In this case, in view of the Puttkammer case, we believe the act done by Crippen in stopping his truck and walking across the road to the injured motorists is one commonly done by truck drivers. There is, without question, a close connection in time and space between this act of Crippen and the act he was called on to do by the defendant, viz: drive the truck along this highway; and the defendant could reasonably expect him to aid another motorist when called upon.
The Puttkammer case has been referred to and cited with approval in the case of Olson Drilling Co. v. Industrial Commission, 386 Ill. 402, and Public Service Co. of Northern Illinois v. Industrial Commission, 395 Ill. 238. The tortious conduct upon which the plaintiffs base their complaint was the stopping of the defendant's truck upon the traveled portion of the highway, in violation of the Illinois Statute. It was admitted by the defendant that his agent was driving along that highway in defendant's truck, enroute to St. Louis on business of the defendant. Crippen was, therefore, within the scope of his employment at the time he stopped the truck on the highway.

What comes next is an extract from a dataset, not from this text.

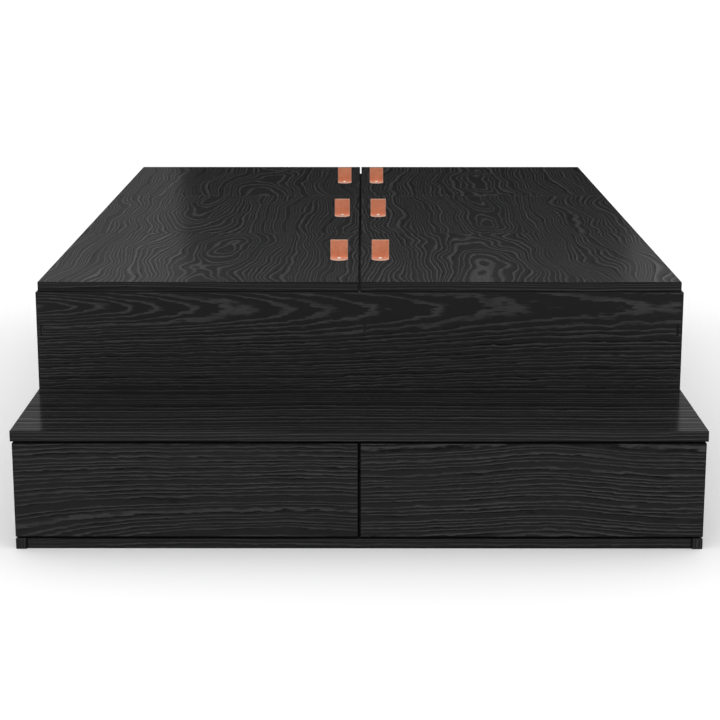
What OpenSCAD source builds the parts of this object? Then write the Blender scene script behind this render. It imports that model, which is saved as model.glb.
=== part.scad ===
// Platform bed with a storage step across its foot end.
// The platform is a box of boards in two bays. Six hinged lids close it and carry the mattress.
// The step in front of it holds two drawers side by side.
// X runs across the bed, +Y towards the head end, +Z up. The origin is on the floor, at the
// middle of the whole footprint.

/* [Platform] */
// Outer width of the platform
platform_w = 1412; // [1000:1:1800]
// Outer length of the platform, without the step
platform_l = 2012; // [1600:1:2420]
// Height of the platform's boards, up to the underside of the lids
platform_h = 462; // [380:1:560]
// Thickness of the carcass boards
board_t = 22; // [20:1:28]
// Thickness of the floor panels in the bays
floor_t = 12; // [8:1:18]
// Width and height of the battens under the floor panels
batten_s = 22; // [16:1:40]
// Chamfer along the edges of the boards
ease = 0.8; // [0.3:0.1:1.5]

/* [Lids] */
// Thickness of a lid
lid_t = 22; // [16:1:28]
// How far the lids stay back from the platform's outer faces
lid_inset = 4.5; // [3.6:0.1:7]
// Gap between the left and the right lids
centre_gap = 4.5; // [2:0.1:8]
// Gap between one lid and the next along the bed
lid_seam = 2.5; // [1.5:0.1:5]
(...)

Since he was within the scope of his employment when he stopped, and since it was the stopping of the truck on the traveled portion of the highway that caused plaintiffs' damage, we believe it was immaterial whether Crippen was still in the truck, or had left the truck and gone to the aid of an injured motorist at the time the automobile in which plaintiffs were riding struck the rear of defendant's truck. The fault lies in the stopping of the vehicle on the highway, and not in leaving the truck to aid a third party. It seems to us and we so hold that Crippen was within the scope of his employment at the time of the accident involved in this case.
The action of the trial court of Alexander county in denying the motions for directed verdicts, for judgment notwithstanding the verdicts, and for a new trial, was correct and same is, accordingly affirmed.
BARDENS, P.J., and SCHEINEMAN, J., concur.